» TO DO
Copy exactly the lines of the material below that run from the one containing "hide_parts(node)" through the one containing "return math.hypot(place.y, place.z)". Copy no other lines.

» DATA SEGMENT

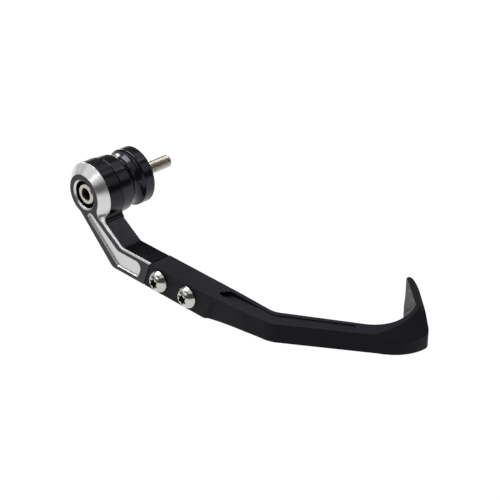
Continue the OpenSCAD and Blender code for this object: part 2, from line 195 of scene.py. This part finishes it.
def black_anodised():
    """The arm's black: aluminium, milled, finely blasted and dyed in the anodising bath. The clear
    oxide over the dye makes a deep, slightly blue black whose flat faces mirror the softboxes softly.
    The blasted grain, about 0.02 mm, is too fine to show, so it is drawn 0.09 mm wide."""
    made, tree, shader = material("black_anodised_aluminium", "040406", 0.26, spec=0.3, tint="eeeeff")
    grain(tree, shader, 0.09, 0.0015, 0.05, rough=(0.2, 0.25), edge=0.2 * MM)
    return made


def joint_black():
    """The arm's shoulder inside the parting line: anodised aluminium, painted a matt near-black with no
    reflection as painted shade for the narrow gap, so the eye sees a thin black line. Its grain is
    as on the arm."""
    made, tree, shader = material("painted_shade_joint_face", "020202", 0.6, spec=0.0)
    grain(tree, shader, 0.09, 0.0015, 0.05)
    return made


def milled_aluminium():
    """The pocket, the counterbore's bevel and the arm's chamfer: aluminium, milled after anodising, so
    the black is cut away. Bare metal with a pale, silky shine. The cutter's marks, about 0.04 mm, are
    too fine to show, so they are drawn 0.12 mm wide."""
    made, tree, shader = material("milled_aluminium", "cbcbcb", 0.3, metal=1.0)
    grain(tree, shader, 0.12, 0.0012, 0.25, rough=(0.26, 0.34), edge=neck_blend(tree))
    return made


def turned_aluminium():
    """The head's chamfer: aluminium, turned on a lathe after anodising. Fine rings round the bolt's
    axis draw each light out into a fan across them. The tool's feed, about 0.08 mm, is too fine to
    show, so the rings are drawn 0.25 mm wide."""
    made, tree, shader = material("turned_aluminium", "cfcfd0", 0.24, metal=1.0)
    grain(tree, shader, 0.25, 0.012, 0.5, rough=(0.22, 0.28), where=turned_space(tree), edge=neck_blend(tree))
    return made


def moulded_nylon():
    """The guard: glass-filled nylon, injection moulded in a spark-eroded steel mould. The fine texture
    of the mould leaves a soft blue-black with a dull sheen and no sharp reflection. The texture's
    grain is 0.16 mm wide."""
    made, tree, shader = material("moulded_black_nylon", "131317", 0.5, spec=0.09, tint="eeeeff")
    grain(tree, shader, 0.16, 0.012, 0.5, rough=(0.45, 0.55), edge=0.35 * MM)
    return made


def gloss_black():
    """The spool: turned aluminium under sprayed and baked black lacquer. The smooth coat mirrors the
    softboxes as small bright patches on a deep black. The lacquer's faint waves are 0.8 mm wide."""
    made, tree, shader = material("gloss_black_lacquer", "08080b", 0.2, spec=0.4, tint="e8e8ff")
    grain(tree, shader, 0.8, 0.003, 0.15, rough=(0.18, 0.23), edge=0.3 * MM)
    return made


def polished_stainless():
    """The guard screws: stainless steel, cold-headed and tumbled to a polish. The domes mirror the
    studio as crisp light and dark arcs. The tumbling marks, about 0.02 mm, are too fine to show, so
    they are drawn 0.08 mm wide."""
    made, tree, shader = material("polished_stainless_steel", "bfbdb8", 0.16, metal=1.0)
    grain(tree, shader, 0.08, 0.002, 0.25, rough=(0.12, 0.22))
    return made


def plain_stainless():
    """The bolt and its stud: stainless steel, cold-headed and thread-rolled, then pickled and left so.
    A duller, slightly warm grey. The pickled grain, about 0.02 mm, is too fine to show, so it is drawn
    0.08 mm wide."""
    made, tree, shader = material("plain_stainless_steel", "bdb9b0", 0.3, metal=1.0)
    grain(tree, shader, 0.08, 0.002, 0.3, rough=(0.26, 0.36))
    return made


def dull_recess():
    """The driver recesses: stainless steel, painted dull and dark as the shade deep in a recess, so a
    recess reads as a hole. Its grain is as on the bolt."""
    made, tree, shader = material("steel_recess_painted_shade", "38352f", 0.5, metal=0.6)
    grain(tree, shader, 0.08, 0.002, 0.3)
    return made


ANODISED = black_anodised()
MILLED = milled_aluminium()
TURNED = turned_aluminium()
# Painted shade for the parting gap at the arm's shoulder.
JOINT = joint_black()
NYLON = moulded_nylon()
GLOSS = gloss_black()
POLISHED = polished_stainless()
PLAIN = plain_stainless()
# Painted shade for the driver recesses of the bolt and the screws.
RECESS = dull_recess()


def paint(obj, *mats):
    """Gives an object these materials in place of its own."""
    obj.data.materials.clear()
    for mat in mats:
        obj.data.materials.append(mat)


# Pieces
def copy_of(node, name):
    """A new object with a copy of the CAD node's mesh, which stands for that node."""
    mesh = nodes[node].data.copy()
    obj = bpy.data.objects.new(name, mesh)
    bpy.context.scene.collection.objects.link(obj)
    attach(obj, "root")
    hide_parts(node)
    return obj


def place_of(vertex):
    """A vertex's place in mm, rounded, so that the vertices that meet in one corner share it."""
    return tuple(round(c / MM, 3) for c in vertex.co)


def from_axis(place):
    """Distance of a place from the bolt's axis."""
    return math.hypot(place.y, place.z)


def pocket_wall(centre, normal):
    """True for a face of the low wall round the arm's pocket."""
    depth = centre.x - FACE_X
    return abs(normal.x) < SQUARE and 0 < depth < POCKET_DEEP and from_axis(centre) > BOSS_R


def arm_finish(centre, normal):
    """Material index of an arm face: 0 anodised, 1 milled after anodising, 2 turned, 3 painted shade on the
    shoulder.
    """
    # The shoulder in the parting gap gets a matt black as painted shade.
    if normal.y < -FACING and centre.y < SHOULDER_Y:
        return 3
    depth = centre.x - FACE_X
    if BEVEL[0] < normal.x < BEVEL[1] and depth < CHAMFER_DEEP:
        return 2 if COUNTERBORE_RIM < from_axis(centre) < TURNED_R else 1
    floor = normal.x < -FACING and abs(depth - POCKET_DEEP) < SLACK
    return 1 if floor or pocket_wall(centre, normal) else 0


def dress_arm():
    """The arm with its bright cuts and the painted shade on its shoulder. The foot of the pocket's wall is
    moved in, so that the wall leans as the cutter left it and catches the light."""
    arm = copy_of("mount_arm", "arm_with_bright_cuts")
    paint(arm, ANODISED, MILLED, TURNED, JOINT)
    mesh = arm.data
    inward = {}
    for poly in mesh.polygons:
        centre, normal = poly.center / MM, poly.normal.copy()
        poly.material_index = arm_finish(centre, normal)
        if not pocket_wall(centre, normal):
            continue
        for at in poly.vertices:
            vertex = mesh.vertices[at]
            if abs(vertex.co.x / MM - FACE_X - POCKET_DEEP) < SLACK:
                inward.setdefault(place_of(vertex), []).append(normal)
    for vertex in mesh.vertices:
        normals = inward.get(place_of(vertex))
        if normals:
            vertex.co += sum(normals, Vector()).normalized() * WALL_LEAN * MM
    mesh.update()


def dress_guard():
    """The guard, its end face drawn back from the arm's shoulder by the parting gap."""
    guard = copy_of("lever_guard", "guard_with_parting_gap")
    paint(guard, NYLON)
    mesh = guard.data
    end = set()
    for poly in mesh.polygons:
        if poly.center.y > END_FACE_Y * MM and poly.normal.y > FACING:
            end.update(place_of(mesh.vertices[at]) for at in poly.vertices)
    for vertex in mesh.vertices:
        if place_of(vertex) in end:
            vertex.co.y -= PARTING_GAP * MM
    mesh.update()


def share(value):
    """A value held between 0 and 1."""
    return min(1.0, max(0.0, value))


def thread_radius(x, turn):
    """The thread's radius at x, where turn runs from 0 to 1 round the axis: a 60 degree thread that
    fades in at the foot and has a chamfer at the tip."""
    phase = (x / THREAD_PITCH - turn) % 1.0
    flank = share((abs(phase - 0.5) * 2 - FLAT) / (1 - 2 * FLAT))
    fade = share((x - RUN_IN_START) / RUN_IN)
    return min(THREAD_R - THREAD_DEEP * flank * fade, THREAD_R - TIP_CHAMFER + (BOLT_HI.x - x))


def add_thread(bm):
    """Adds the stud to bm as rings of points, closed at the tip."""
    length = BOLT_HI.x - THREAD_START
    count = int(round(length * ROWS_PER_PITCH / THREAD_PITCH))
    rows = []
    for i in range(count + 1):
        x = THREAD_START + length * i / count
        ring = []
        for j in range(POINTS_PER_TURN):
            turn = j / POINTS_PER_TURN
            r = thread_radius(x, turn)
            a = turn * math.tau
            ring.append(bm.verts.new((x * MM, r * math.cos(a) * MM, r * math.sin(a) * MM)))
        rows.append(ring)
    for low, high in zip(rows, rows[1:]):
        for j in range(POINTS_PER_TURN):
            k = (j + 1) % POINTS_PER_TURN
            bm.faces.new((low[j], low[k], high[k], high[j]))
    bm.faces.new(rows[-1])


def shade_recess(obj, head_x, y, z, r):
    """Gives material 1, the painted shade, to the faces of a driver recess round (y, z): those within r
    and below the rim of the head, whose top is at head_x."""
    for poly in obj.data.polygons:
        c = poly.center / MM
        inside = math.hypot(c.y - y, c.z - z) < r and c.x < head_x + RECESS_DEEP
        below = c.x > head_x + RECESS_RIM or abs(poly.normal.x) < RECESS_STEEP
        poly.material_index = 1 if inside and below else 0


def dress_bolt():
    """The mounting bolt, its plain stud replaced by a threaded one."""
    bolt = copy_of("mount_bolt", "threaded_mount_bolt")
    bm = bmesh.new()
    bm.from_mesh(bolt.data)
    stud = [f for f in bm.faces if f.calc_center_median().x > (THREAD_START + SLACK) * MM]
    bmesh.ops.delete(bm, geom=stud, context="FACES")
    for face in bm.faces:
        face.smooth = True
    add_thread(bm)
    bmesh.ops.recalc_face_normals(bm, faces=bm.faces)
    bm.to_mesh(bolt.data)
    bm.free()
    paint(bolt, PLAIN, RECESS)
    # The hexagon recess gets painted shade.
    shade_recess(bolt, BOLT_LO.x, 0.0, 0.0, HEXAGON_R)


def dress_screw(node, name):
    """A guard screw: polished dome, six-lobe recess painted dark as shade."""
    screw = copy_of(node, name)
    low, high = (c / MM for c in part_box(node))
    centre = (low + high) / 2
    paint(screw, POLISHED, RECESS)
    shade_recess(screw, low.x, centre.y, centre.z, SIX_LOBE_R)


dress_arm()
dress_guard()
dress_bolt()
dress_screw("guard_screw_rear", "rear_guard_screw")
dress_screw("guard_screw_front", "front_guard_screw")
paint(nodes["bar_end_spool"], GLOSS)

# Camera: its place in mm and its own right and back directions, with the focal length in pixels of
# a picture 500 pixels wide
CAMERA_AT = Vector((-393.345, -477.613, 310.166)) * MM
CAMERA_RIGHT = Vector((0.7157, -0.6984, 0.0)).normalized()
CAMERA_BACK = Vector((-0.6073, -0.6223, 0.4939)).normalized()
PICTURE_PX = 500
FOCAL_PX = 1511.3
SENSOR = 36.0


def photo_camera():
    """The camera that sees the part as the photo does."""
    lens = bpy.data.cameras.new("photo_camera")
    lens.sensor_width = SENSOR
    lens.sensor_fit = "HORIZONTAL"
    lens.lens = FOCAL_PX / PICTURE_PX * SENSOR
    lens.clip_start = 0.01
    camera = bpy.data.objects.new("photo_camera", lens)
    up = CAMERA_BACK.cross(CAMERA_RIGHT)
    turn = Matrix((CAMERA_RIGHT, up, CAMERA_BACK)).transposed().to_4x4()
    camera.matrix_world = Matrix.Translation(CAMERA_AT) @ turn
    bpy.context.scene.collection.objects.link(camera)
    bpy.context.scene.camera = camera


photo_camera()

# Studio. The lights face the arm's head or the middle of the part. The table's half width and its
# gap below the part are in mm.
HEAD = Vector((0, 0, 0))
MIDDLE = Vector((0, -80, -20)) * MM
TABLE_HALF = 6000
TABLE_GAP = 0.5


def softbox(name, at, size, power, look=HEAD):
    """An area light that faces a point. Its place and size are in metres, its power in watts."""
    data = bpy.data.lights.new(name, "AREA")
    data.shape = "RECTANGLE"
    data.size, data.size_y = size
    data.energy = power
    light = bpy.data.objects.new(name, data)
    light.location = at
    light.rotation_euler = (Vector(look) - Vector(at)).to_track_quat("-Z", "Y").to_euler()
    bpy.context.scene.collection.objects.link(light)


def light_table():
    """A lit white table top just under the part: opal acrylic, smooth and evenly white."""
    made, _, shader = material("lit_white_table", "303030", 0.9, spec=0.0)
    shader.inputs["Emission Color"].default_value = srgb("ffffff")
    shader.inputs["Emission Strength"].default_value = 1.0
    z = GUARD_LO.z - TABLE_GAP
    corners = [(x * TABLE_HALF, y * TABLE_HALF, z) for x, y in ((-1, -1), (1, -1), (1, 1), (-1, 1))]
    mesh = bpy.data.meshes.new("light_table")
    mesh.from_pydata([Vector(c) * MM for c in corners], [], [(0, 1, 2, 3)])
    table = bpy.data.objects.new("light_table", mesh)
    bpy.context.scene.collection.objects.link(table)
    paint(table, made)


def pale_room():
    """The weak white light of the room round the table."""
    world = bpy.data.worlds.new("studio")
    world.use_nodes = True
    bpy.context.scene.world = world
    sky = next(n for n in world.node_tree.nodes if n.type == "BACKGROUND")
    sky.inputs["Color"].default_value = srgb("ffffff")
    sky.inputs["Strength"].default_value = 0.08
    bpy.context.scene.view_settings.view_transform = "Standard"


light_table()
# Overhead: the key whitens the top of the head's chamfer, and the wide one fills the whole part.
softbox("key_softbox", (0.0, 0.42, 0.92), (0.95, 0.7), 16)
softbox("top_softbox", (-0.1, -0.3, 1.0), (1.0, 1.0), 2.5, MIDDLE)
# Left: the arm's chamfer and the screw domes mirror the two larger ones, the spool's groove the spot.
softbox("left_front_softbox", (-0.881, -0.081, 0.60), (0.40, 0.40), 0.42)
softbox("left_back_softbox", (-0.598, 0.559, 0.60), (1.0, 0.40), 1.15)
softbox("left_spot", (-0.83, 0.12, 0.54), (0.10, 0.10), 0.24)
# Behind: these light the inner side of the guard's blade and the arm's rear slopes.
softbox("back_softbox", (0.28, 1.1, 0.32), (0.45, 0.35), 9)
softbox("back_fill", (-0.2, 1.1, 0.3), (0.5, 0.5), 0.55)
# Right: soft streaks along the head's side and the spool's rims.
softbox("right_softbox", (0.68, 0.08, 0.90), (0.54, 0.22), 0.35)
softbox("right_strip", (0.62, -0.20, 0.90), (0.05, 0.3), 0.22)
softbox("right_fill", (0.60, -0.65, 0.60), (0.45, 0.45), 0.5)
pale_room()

» WORKED ANSWER
    hide_parts(node)
    return obj


def place_of(vertex):
    """A vertex's place in mm, rounded, so that the vertices that meet in one corner share it."""
    return tuple(round(c / MM, 3) for c in vertex.co)


def from_axis(place):
    """Distance of a place from the bolt's axis."""
    return math.hypot(place.y, place.z)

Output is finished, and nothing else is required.